Cela permet d’avoir le salaire de demande, qui correspond au salaire d’embauche de la main-d’œuvre par les entreprises. Pigou montre alors l’existence d’une relation inverse avec d’une part, la variation du salaire, et d’autre part, la quantité du travail demandée.
Du point de vue de l’offre de travail, le salaire doit être suffisamment incitatif afin que la main-d’œuvre préfère travailler, plutôt que profiter de son temps libre.
Pigou considère qu’en l’absence de rigidités, le taux de salaire permet d’avoir un ajustement entre l’offre de travail et la demande de travail. En effet, une flexibilité horaire de la main d’œuvre parfaite, ainsi qu’une mobilité géographique parfaite doivent assurer l’égalisation du salaire d’offre et du salaire de demande.

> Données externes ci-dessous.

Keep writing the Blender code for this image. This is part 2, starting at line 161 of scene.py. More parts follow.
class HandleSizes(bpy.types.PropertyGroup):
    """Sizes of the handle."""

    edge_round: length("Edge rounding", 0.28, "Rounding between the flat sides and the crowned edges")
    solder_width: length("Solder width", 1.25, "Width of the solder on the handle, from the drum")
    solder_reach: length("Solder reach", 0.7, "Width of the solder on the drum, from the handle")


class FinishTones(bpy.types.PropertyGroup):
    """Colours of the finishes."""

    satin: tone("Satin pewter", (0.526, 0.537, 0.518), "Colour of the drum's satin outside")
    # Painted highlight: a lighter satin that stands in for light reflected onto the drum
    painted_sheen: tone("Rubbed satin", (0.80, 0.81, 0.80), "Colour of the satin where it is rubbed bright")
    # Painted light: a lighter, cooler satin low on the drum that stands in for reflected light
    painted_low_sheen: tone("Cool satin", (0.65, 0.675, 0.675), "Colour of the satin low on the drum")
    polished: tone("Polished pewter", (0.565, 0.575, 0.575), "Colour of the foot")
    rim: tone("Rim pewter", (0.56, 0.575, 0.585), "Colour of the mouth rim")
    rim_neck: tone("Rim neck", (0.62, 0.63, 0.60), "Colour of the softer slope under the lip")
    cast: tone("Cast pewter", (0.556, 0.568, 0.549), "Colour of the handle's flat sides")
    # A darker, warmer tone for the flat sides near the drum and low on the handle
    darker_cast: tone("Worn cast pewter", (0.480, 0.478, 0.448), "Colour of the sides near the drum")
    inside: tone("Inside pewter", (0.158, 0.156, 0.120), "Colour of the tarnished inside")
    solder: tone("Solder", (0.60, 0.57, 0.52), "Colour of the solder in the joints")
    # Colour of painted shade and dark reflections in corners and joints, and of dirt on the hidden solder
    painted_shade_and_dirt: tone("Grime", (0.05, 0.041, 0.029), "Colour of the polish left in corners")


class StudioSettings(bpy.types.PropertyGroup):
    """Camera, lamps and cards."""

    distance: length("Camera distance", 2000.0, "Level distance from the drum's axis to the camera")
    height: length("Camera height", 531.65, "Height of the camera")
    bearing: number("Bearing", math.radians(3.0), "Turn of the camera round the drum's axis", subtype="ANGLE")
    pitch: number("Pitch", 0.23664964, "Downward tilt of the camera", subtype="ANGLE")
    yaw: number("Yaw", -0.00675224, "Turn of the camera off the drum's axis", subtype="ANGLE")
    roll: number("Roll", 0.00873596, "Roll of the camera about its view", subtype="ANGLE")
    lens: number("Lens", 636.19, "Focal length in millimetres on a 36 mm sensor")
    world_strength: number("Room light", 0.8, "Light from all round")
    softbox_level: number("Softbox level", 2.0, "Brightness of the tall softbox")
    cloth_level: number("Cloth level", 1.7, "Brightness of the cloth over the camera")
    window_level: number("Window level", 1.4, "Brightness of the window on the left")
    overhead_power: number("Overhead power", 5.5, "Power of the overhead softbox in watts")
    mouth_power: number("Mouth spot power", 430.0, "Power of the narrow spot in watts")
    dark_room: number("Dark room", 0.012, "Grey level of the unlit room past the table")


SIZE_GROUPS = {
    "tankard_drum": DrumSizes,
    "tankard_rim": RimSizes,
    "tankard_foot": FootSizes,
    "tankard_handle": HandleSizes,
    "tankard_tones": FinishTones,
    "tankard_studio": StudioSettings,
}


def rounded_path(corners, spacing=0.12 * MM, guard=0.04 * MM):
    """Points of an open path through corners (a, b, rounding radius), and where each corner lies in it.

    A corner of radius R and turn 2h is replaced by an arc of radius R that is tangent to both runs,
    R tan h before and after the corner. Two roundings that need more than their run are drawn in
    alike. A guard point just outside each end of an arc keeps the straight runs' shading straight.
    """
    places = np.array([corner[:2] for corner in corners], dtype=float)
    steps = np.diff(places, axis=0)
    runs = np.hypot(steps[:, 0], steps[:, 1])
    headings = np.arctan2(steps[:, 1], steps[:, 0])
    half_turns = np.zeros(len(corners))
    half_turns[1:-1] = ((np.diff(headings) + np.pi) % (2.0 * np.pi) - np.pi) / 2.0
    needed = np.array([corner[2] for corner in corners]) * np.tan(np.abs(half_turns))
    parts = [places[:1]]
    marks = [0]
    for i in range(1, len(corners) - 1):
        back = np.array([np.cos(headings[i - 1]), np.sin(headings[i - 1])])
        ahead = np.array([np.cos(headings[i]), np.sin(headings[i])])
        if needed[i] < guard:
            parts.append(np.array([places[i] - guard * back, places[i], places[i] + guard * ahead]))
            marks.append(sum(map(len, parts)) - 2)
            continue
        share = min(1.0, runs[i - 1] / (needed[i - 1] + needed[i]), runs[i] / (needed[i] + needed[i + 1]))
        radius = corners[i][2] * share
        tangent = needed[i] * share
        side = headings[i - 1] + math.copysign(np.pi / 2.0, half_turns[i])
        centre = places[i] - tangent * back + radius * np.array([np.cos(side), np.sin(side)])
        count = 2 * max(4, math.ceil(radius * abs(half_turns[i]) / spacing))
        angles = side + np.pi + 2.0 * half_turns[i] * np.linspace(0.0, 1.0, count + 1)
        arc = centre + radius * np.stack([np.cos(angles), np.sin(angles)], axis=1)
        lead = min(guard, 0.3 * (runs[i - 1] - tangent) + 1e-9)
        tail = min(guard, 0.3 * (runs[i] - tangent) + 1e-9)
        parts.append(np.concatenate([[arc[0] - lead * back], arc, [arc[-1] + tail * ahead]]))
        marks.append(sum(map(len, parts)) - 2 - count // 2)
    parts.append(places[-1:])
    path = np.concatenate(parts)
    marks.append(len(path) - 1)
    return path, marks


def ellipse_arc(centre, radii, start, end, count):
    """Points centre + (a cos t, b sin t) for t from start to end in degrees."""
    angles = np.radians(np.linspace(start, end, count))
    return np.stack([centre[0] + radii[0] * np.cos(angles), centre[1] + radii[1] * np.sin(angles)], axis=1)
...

Sur la base de ce raisonnement, Pigou estime que le chômage qui persiste est un chômage volontaire qui subsiste à court terme. Sur le long terme, le marché converge, selon lui, vers l’équilibre de plein-emploi.
Dans la théorie de Pigou, seules les rigidités durables permettent d’expliquer le chômage. Il est donc nécessaire de faire disparaître ces rigidités pour améliorer la situation.
Concernant la mobilité géographique, il préconise que l’État construise des routes, afin de désenclaver les zones géographiques.
Concernant le taux de salaire d’ajustement, Pigou précise qu’il s’agit d’un taux réel, et non pas d’un taux monétaire. Il précise à ce titre que les agents économiques ne peuvent pas être victimes d’une illusion monétaire, étant donné qu’ils raisonnent en termes d’encaisses réelles.
Suites aux attaques de John Maynard Keynes, Pigou a précisé en 1941 dans son ouvrage Emploi et Équilibre, que la baisse des salaires engendre une baisse des prix, ce qui a pour conséquence d’accroître le pouvoir d’achat des agents économiques, et donc leur demande. Étant donné que grâce à ce fonctionnement, le marché assure le retour au plein-emploi, Pigou juge donc qu’il n’y a pas besoin d’une intervention de l’État afin de relancer la demande. C’est donc l’inverse de la vision de Keynes.